# Information supplied
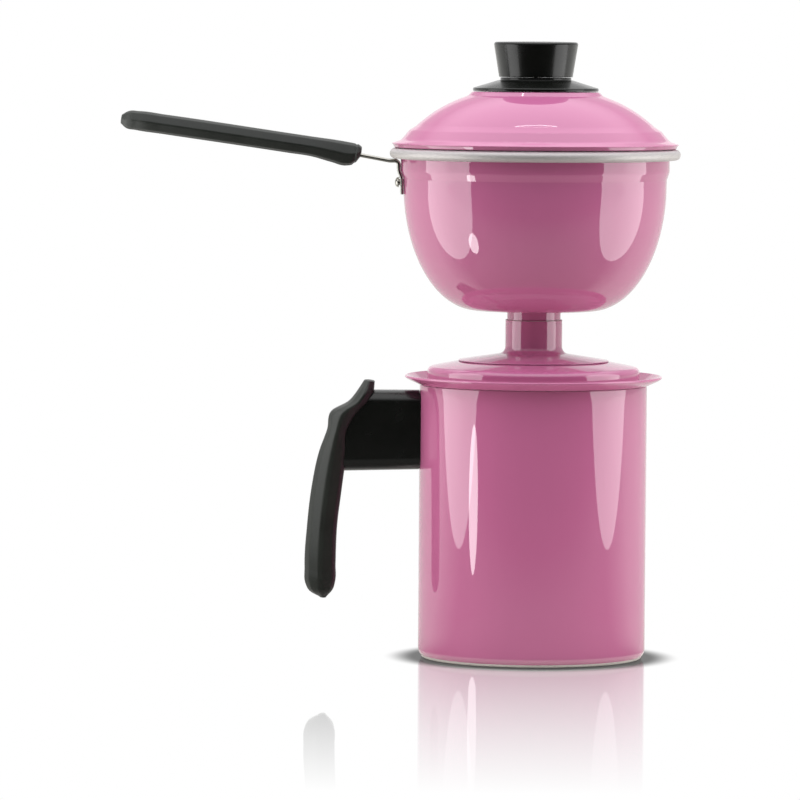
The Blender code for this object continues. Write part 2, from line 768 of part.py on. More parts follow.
def strap_outline():
    """The strap's side view: tang, run under the rim, and leg down the wall."""
    root, front = strap_bends()
    end = front + Vector((-math.cos(BOWL_GRIP_TILT), math.sin(BOWL_GRIP_TILT))) * TANG_LENGTH
    corner = (-BAND_RADIUS - GAP, root.y)
    middle = [tuple(end), tuple(front), tuple(root), corner]
    upper = offset(middle, -STRAP_THICKNESS / 2)
    lower = offset(middle, STRAP_THICKNESS / 2)
    knee = (corner[0] - STRAP_THICKNESS, lower[3][1])
    inner = strap_leg(GAP)
    outer = strap_leg(GAP + STRAP_THICKNESS)
    return upper + inner + list(reversed(outer)) + [knee] + list(reversed(lower[:3]))


def bowl_grip_frame():
    """A frame at the grip's bowl end: local X outward along it, local Z up across it."""
    front = strap_bends()[1]
    place = Matrix.Translation((front.x, 0.0, front.y))
    return place @ Matrix.Rotation(math.pi, 4, "Z") @ Matrix.Rotation(-BOWL_GRIP_TILT, 4, "Y")


def make_bowl(parts, cutters):
    """The bowl with its rolled rim, its pressed-in spigot and its riveted handle."""
    bowl = shell("bowl_shell", bowl_line(), BOWL_WALL, parts)
    spigot = shell("bowl_spigot", spigot_line(), BOWL_WALL, parts)
    finish("pink_lacquer", bowl)
    finish("pink_lacquer", spigot)
    strap = slab("bowl_handle_strap", strap_outline(), STRAP_WIDTH, parts)
    finish("bright_steel", strap)

    facet = math.tan(math.pi / TURNED_STEPS)
    reach = BOWL_RIVET_SPACING / 2 + BOWL_RIVET_HEAD_RADIUS
    inner_seat = BOWL_RADIUS - BOWL_WALL - reach * facet - GAP
    outer_seat = BOWL_RADIUS + GAP + STRAP_THICKNESS + GAP
    for name, side in (("left", -1), ("right", 1)):
        place = along_minus_x(0.0, side * BOWL_RIVET_SPACING / 2, BOWL_TOP - BOWL_RIVET_DROP)
        way = BOWL_RIVET_RADIUS + GAP
        hole = rod("bowl_rivet_way_" + name, way, inner_seat, outer_seat, cutters, place)
        cut(bowl, hole)
        cut(strap, hole)
        sizes = (BOWL_RIVET_RADIUS, BOWL_RIVET_HEAD_RADIUS, BOWL_RIVET_HEAD, BOWL_RIVET_TAIL)
        pin = rivet("bowl_rivet_" + name, sizes, inner_seat, outer_seat, parts, place)
        finish("bright_steel", pin)

    frame = bowl_grip_frame()
    half = BOWL_GRIP_WIDTH / 2
    stations = []
    for along, high, low, share in BOWL_GRIP_STATIONS:
        place = along * BOWL_GRIP_LENGTH
        edges = (place, low * BOWL_GRIP_HEIGHT), (place, high * BOWL_GRIP_HEIGHT)
        stations.append((*edges, half * share))
    grip = loft("bowl_handle_grip", stations, BOWL_GRIP_SECTION, parts)
    grip.matrix_world = frame
    finish("charcoal_phenolic", grip)
    slot_half = STRAP_THICKNESS / 2 + GAP
    tang_half = STRAP_WIDTH / 2 + GAP
    tang_space = box(
        "tang_space",
        (-CUTTER_MARGIN, -tang_half, -slot_half),
        (TANG_LENGTH + GAP, tang_half, slot_half),
        cutters,
        frame,
    )
    up = frame @ Matrix.Translation((BOWL_SCREW_PLACE, 0.0, 0.0)) @ Matrix.Rotation(math.pi, 4, "X")
    way = BOWL_SCREW_RADIUS + GAP
    screw_space = rod("bowl_screw_space", way, -slot_half, BOWL_SCREW_SEAT + GAP, cutters, up)
    recess_end = BOWL_SCREW_SEAT + BOWL_GRIP_HEIGHT
    wide = BOWL_SCREW_HEAD_RADIUS + GAP
    recess = rod("bowl_screw_recess", wide, BOWL_SCREW_SEAT, recess_end, cutters, up)
    tang_hole = rod("tang_hole", way, -STRAP_THICKNESS, STRAP_THICKNESS, cutters, up)
    cut(grip, tang_space, screw_space, recess)
    cut(strap, tang_hole)

    sizes = (BOWL_SCREW_RADIUS, BOWL_SCREW_HEAD_RADIUS, BOWL_SCREW_HEAD)
    end = -STRAP_THICKNESS / 2
    screw("bowl_handle_screw", sizes, BOWL_SCREW_SEAT + GAP, end, parts, cutters, up)


def make_sieve(parts, cutters):
    """The perforated plate: one hole in the middle and rings of six, twelve and so on."""
    sieve = shell("sieve_plate", sieve_line(), SIEVE_SHEET, parts)
    finish("bare_aluminium", sieve)
    floor = BOWL_BOTTOM + SIEVE_HEIGHT
    mesh = bpy.data.meshes.new("sieve_holes")
    shape = bmesh.new()
    places = [(0.0, 0.0)]
    for ring in range(1, SIEVE_RINGS + 1):
        for index in range(6 * ring):
            angle = math.tau * index / (6 * ring)
            radius = ring * SIEVE_PITCH
            places.append((radius * math.cos(angle), radius * math.sin(angle)))
    for x, y in places:
        bmesh.ops.create_cone(
            shape, cap_ends=True, segments=HOLE_STEPS,
            radius1=SIEVE_HOLE_RADIUS, radius2=SIEVE_HOLE_RADIUS,
            depth=SIEVE_SHEET + CUTTER_MARGIN,
            matrix=Matrix.Translation((x, y, floor + SIEVE_SHEET / 2)),
        )
    shape.to_mesh(mesh)
    shape.free()
    cut(sieve, add_object("sieve_holes", mesh, cutters))


def make_lid(parts, cutters):
    """The domed lid with its plate, knob and fixing."""
    dome = turned("lid_dome", dome_line(), parts, closed=True)
    finish("pink_lacquer", dome)

    screw_way = KNOB_SCREW_RADIUS + GAP
    plate_top = PLATE_SEAT + PLATE_RISE
    plate = turned("knob_plate", [
        (screw_way, plate_top + NECK_RISE),
        (NECK_RADIUS, plate_top + NECK_RISE),
        (NECK_RADIUS, plate_top),
        (PLATE_TOP_RADIUS, plate_top),
        (PLATE_RADIUS, PLATE_SEAT + PLATE_EDGE),
        (PLATE_RADIUS, PLATE_SEAT),
        (screw_way, PLATE_SEAT),
    ], parts, closed=True)
    finish("black_phenolic", plate)

    bore = INSERT_RADIUS + GAP
    bore_end = INSERT_SEAT + INSERT_LENGTH + GAP
    knob_top = KNOB_SEAT + KNOB_HEIGHT
    sides = rounded([
        (0.0, knob_top, 0),
        (KNOB_TOP_RADIUS, knob_top - KNOB_DOME, KNOB_EDGE),
        (KNOB_FOOT_RADIUS, KNOB_SEAT, 0),
    ])
    knob = turned("knob", sides + [(bore, KNOB_SEAT), (bore, bore_end), (0.0, bore_end)], parts)
    finish("black_phenolic", knob)

    insert = turned("knob_insert", [
        (screw_way, INSERT_SEAT + INSERT_LENGTH),
        (INSERT_RADIUS, INSERT_SEAT + INSERT_LENGTH),
        (INSERT_RADIUS, INSERT_SEAT),
        (screw_way, INSERT_SEAT),
    ], parts, steps=SMALL_STEPS, closed=True)
    finish("brass", insert)

    washer_top = DOME_TOP - DOME_SHEET - GAP
    washer = turned("knob_washer", [
        (screw_way, washer_top),
        (WASHER_RADIUS, washer_top),
        (WASHER_RADIUS, washer_top - WASHER_THICKNESS),
        (screw_way, washer_top - WASHER_THICKNESS),
    ], parts, steps=SMALL_STEPS, closed=True)
    finish("bright_steel", washer)

    turn_over = Matrix.Rotation(math.pi, 4, "X")
    sizes = (KNOB_SCREW_RADIUS, KNOB_SCREW_HEAD_RADIUS, KNOB_SCREW_HEAD)
    seat = -(washer_top - WASHER_THICKNESS - GAP)
    end = -(INSERT_SEAT + INSERT_LENGTH * SCREW_FILL)
    screw("knob_screw", sizes, seat, end, parts, cutters, turn_over)


def main():
    """Build the steamer."""
    clear_scene()
    parts = new_collection("couscous_steamer")
    cutters = new_collection("cutters")
    make_mug(parts, cutters)
    make_steam_lid(parts)
    make_bowl(parts, cutters)
    make_sieve(parts, cutters)
    make_lid(parts, cutters)


main()
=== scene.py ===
"""Couscous steamer: the finish of every surface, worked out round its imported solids.

The solids give each piece's place and reach. The pieces here are the same shapes made
fine: turned lines carried round the axis, grips lofted through stations, and a strap
carried along its own bends. Metres, +Z up, both handles to -X.
"""

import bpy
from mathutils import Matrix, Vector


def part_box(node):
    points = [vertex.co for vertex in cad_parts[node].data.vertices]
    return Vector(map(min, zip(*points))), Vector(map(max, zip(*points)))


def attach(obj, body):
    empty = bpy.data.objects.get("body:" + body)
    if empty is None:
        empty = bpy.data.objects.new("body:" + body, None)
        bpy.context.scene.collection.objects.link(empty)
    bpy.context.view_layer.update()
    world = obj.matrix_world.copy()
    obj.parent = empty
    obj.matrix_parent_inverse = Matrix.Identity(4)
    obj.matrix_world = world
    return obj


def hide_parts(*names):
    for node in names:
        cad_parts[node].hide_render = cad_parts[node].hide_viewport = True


bl_info = {
    "name": "Couscous Steamer",
    "version": (1, 0, 0),
    "blender": (4, 5, 0),
    "location": "3D View > Sidebar > Steamer",
    "description": "Builds a lacquered couscous steamer and the studio it stands in",
    "category": "Object",
}

import math

import bpy
import numpy as np
from mathutils import Matrix, Vector
from bpy.props import FloatProperty, FloatVectorProperty, IntProperty, PointerProperty

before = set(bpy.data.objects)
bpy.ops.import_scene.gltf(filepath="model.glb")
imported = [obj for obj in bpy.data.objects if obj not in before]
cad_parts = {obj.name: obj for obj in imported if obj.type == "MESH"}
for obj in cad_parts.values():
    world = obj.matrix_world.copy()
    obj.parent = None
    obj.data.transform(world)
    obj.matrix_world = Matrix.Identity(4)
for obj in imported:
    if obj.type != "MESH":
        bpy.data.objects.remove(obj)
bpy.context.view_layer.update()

# The mug's mouth, its lid, the tube, the bowl's foot and the plate in it are drawn this
# much above their solids
MIDDLE_RISE = 0.0015


def reach(node, foot_rise=0.0, top_rise=0.0):
    """A turned solid's radius, and its lowest and highest height with what each rises."""
    low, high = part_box(node)
    return high.x, low.z + foot_rise, high.z + top_rise


MUG_RADIUS, MUG_FOOT, MUG_TOP = reach("mug_body", 0.0, MIDDLE_RISE)
BRIM_RADIUS, GROOVE_FOOT, LEDGE = reach("mug_lid", MIDDLE_RISE, MIDDLE_RISE)
FOOT_RADIUS, _, TUBE_TOP = reach("steam_tube", MIDDLE_RISE, MIDDLE_RISE)
RIM_RADIUS, BOWL_FOOT, BOWL_TOP = reach("bowl_shell", MIDDLE_RISE)
FLANGE_RADIUS, SPIGOT_FOOT, _ = reach("bowl_spigot", MIDDLE_RISE)
SIEVE_RADIUS, SIEVE_FOOT, SIEVE_TOP = reach("sieve_plate", MIDDLE_RISE, MIDDLE_RISE)
DOME_RADIUS, SKIRT_FOOT, DOME_TOP = reach("lid_dome")
PLATE_RADIUS, PLATE_FOOT, PLATE_TOP = reach("knob_plate")
KNOB_RADIUS, KNOB_FOOT, KNOB_TOP = reach("knob")
WASHER_RADIUS, WASHER_FOOT, WASHER_TOP = reach("knob_washer")
KNOB_SCREW_RADIUS, KNOB_SCREW_FOOT, KNOB_SCREW_TOP = reach("knob_screw")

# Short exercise
From the line with "obj.matrix_parent_inverse = Matrix.Identity(4)" through the line with "return high.x, low.z", repeat every line exactly, both ends included, and nothing outside that range.

# Complete response
    obj.matrix_parent_inverse = Matrix.Identity(4)
    obj.matrix_world = world
    return obj


def hide_parts(*names):
    for node in names:
        cad_parts[node].hide_render = cad_parts[node].hide_viewport = True


bl_info = {
    "name": "Couscous Steamer",
    "version": (1, 0, 0),
    "blender": (4, 5, 0),
    "location": "3D View > Sidebar > Steamer",
    "description": "Builds a lacquered couscous steamer and the studio it stands in",
    "category": "Object",
}

import math

import bpy
import numpy as np
from mathutils import Matrix, Vector
from bpy.props import FloatProperty, FloatVectorProperty, IntProperty, PointerProperty

before = set(bpy.data.objects)
bpy.ops.import_scene.gltf(filepath="model.glb")
imported = [obj for obj in bpy.data.objects if obj not in before]
cad_parts = {obj.name: obj for obj in imported if obj.type == "MESH"}
for obj in cad_parts.values():
    world = obj.matrix_world.copy()
    obj.parent = None
    obj.data.transform(world)
    obj.matrix_world = Matrix.Identity(4)
for obj in imported:
    if obj.type != "MESH":
        bpy.data.objects.remove(obj)
bpy.context.view_layer.update()

# The mug's mouth, its lid, the tube, the bowl's foot and the plate in it are drawn this
# much above their solids
MIDDLE_RISE = 0.0015


def reach(node, foot_rise=0.0, top_rise=0.0):
    """A turned solid's radius, and its lowest and highest height with what each rises."""
    low, high = part_box(node)
    return high.x, low.z + foot_rise, high.z + top_rise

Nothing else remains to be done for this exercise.